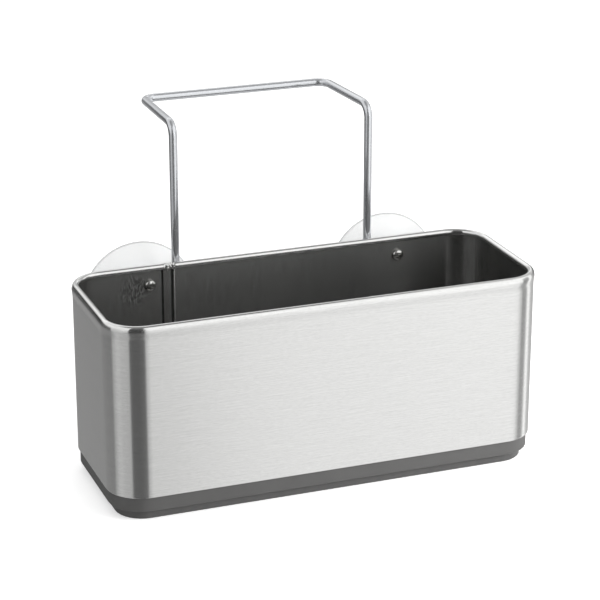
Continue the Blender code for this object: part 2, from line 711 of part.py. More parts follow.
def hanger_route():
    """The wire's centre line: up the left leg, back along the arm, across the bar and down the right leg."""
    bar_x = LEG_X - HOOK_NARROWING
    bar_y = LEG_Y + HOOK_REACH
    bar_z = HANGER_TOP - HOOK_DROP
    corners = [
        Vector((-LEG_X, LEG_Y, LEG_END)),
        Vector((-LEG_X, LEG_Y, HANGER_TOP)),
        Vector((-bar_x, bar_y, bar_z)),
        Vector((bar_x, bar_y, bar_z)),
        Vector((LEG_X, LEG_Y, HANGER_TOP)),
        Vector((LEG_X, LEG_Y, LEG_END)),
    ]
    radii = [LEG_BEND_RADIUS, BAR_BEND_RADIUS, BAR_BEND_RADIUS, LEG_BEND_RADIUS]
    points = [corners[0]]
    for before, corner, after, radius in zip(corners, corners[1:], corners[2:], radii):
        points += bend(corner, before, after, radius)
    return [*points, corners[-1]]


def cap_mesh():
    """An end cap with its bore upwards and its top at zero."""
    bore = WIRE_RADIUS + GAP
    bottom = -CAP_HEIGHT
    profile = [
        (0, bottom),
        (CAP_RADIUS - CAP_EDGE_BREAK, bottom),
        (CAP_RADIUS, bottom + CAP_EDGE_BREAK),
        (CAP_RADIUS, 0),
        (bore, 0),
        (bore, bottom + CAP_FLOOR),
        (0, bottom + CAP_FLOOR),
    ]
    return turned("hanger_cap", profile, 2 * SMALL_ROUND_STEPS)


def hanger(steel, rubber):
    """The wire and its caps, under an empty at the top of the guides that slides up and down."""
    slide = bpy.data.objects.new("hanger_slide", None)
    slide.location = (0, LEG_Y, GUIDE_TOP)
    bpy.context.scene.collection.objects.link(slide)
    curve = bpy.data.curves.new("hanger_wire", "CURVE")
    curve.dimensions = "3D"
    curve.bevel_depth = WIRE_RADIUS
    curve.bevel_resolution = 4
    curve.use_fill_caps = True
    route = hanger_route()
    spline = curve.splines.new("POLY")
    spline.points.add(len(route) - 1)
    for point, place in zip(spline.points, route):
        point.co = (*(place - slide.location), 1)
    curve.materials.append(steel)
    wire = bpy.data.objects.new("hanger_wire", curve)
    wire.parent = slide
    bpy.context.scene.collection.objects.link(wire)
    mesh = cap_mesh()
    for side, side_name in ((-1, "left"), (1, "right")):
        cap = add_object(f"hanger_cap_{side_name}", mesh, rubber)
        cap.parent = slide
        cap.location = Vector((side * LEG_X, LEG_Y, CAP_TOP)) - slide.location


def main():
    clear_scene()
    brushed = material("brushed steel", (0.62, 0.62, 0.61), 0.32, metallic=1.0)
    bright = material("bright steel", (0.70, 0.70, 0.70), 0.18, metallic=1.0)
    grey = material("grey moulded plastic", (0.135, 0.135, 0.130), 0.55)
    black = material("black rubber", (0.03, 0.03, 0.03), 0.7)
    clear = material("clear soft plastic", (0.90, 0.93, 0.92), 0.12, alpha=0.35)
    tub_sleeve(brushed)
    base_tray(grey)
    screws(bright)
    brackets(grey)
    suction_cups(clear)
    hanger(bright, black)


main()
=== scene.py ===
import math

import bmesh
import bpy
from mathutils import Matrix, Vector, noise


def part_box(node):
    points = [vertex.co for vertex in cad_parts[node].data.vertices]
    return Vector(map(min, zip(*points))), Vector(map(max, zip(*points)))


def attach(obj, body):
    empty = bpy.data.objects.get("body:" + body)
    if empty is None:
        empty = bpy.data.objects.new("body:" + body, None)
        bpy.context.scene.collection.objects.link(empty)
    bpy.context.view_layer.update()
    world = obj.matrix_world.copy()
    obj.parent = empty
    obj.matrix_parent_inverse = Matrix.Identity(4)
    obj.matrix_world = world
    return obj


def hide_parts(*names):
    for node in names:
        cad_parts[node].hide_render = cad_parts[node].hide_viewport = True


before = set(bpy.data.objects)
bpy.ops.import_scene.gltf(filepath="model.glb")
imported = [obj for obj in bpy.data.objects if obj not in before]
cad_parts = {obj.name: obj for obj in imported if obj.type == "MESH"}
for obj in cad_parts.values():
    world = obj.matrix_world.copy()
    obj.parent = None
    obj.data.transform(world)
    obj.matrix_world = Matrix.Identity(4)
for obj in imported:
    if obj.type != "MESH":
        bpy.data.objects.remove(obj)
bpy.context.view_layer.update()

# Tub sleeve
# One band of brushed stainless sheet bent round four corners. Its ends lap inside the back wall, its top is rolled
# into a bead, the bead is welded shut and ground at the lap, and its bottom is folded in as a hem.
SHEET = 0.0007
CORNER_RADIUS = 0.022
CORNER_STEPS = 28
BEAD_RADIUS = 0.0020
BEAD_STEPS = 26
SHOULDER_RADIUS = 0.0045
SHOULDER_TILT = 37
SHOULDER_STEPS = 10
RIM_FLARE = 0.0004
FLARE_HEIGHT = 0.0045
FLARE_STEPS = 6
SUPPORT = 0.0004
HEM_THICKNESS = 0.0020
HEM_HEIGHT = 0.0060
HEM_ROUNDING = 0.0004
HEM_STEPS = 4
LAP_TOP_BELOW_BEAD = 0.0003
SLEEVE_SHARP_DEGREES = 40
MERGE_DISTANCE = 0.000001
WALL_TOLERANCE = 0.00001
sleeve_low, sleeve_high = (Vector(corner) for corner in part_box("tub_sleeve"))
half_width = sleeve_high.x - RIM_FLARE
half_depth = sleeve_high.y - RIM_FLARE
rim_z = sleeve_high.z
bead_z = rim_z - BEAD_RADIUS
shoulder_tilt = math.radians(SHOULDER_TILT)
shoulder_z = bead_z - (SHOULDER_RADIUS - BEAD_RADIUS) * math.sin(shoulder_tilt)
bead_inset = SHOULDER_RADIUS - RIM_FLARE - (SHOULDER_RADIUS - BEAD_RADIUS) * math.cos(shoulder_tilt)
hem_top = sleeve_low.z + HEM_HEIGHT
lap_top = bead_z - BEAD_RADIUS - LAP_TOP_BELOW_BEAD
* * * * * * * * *
> The problem
Copy all of the data exactly.

> Response
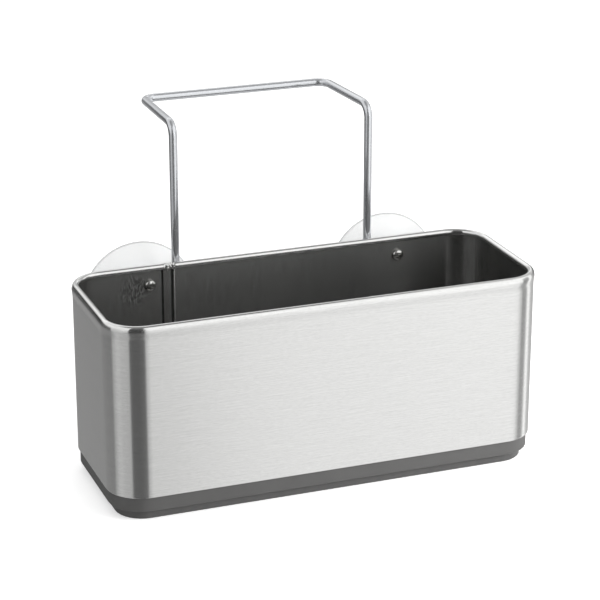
Continue the Blender code for this object: part 2, from line 711 of part.py. More parts follow.
def hanger_route():
    """The wire's centre line: up the left leg, back along the arm, across the bar and down the right leg."""
    bar_x = LEG_X - HOOK_NARROWING
    bar_y = LEG_Y + HOOK_REACH
    bar_z = HANGER_TOP - HOOK_DROP
    corners = [
        Vector((-LEG_X, LEG_Y, LEG_END)),
        Vector((-LEG_X, LEG_Y, HANGER_TOP)),
        Vector((-bar_x, bar_y, bar_z)),
        Vector((bar_x, bar_y, bar_z)),
        Vector((LEG_X, LEG_Y, HANGER_TOP)),
        Vector((LEG_X, LEG_Y, LEG_END)),
    ]
    radii = [LEG_BEND_RADIUS, BAR_BEND_RADIUS, BAR_BEND_RADIUS, LEG_BEND_RADIUS]
    points = [corners[0]]
    for before, corner, after, radius in zip(corners, corners[1:], corners[2:], radii):
        points += bend(corner, before, after, radius)
    return [*points, corners[-1]]


def cap_mesh():
    """An end cap with its bore upwards and its top at zero."""
    bore = WIRE_RADIUS + GAP
    bottom = -CAP_HEIGHT
    profile = [
        (0, bottom),
        (CAP_RADIUS - CAP_EDGE_BREAK, bottom),
        (CAP_RADIUS, bottom + CAP_EDGE_BREAK),
        (CAP_RADIUS, 0),
        (bore, 0),
        (bore, bottom + CAP_FLOOR),
        (0, bottom + CAP_FLOOR),
    ]
    return turned("hanger_cap", profile, 2 * SMALL_ROUND_STEPS)


def hanger(steel, rubber):
    """The wire and its caps, under an empty at the top of the guides that slides up and down."""
    slide = bpy.data.objects.new("hanger_slide", None)
    slide.location = (0, LEG_Y, GUIDE_TOP)
    bpy.context.scene.collection.objects.link(slide)
    curve = bpy.data.curves.new("hanger_wire", "CURVE")
    curve.dimensions = "3D"
    curve.bevel_depth = WIRE_RADIUS
    curve.bevel_resolution = 4
    curve.use_fill_caps = True
    route = hanger_route()
    spline = curve.splines.new("POLY")
    spline.points.add(len(route) - 1)
    for point, place in zip(spline.points, route):
        point.co = (*(place - slide.location), 1)
    curve.materials.append(steel)
    wire = bpy.data.objects.new("hanger_wire", curve)
    wire.parent = slide
    bpy.context.scene.collection.objects.link(wire)
    mesh = cap_mesh()
    for side, side_name in ((-1, "left"), (1, "right")):
        cap = add_object(f"hanger_cap_{side_name}", mesh, rubber)
        cap.parent = slide
        cap.location = Vector((side * LEG_X, LEG_Y, CAP_TOP)) - slide.location


def main():
    clear_scene()
    brushed = material("brushed steel", (0.62, 0.62, 0.61), 0.32, metallic=1.0)
    bright = material("bright steel", (0.70, 0.70, 0.70), 0.18, metallic=1.0)
    grey = material("grey moulded plastic", (0.135, 0.135, 0.130), 0.55)
    black = material("black rubber", (0.03, 0.03, 0.03), 0.7)
    clear = material("clear soft plastic", (0.90, 0.93, 0.92), 0.12, alpha=0.35)
    tub_sleeve(brushed)
    base_tray(grey)
    screws(bright)
    brackets(grey)
    suction_cups(clear)
    hanger(bright, black)


main()
=== scene.py ===
import math

import bmesh
import bpy
from mathutils import Matrix, Vector, noise


def part_box(node):
    points = [vertex.co for vertex in cad_parts[node].data.vertices]
    return Vector(map(min, zip(*points))), Vector(map(max, zip(*points)))


def attach(obj, body):
    empty = bpy.data.objects.get("body:" + body)
    if empty is None:
        empty = bpy.data.objects.new("body:" + body, None)
        bpy.context.scene.collection.objects.link(empty)
    bpy.context.view_layer.update()
    world = obj.matrix_world.copy()
    obj.parent = empty
    obj.matrix_parent_inverse = Matrix.Identity(4)
    obj.matrix_world = world
    return obj


def hide_parts(*names):
    for node in names:
        cad_parts[node].hide_render = cad_parts[node].hide_viewport = True


before = set(bpy.data.objects)
bpy.ops.import_scene.gltf(filepath="model.glb")
imported = [obj for obj in bpy.data.objects if obj not in before]
cad_parts = {obj.name: obj for obj in imported if obj.type == "MESH"}
for obj in cad_parts.values():
    world = obj.matrix_world.copy()
    obj.parent = None
    obj.data.transform(world)
    obj.matrix_world = Matrix.Identity(4)
for obj in imported:
    if obj.type != "MESH":
        bpy.data.objects.remove(obj)
bpy.context.view_layer.update()

# Tub sleeve
# One band of brushed stainless sheet bent round four corners. Its ends lap inside the back wall, its top is rolled
# into a bead, the bead is welded shut and ground at the lap, and its bottom is folded in as a hem.
SHEET = 0.0007
CORNER_RADIUS = 0.022
CORNER_STEPS = 28
BEAD_RADIUS = 0.0020
BEAD_STEPS = 26
SHOULDER_RADIUS = 0.0045
SHOULDER_TILT = 37
SHOULDER_STEPS = 10
RIM_FLARE = 0.0004
FLARE_HEIGHT = 0.0045
FLARE_STEPS = 6
SUPPORT = 0.0004
HEM_THICKNESS = 0.0020
HEM_HEIGHT = 0.0060
HEM_ROUNDING = 0.0004
HEM_STEPS = 4
LAP_TOP_BELOW_BEAD = 0.0003
SLEEVE_SHARP_DEGREES = 40
MERGE_DISTANCE = 0.000001
WALL_TOLERANCE = 0.00001
sleeve_low, sleeve_high = (Vector(corner) for corner in part_box("tub_sleeve"))
half_width = sleeve_high.x - RIM_FLARE
half_depth = sleeve_high.y - RIM_FLARE
rim_z = sleeve_high.z
bead_z = rim_z - BEAD_RADIUS
shoulder_tilt = math.radians(SHOULDER_TILT)
shoulder_z = bead_z - (SHOULDER_RADIUS - BEAD_RADIUS) * math.sin(shoulder_tilt)
bead_inset = SHOULDER_RADIUS - RIM_FLARE - (SHOULDER_RADIUS - BEAD_RADIUS) * math.cos(shoulder_tilt)
hem_top = sleeve_low.z + HEM_HEIGHT
lap_top = bead_z - BEAD_RADIUS - LAP_TOP_BELOW_BEAD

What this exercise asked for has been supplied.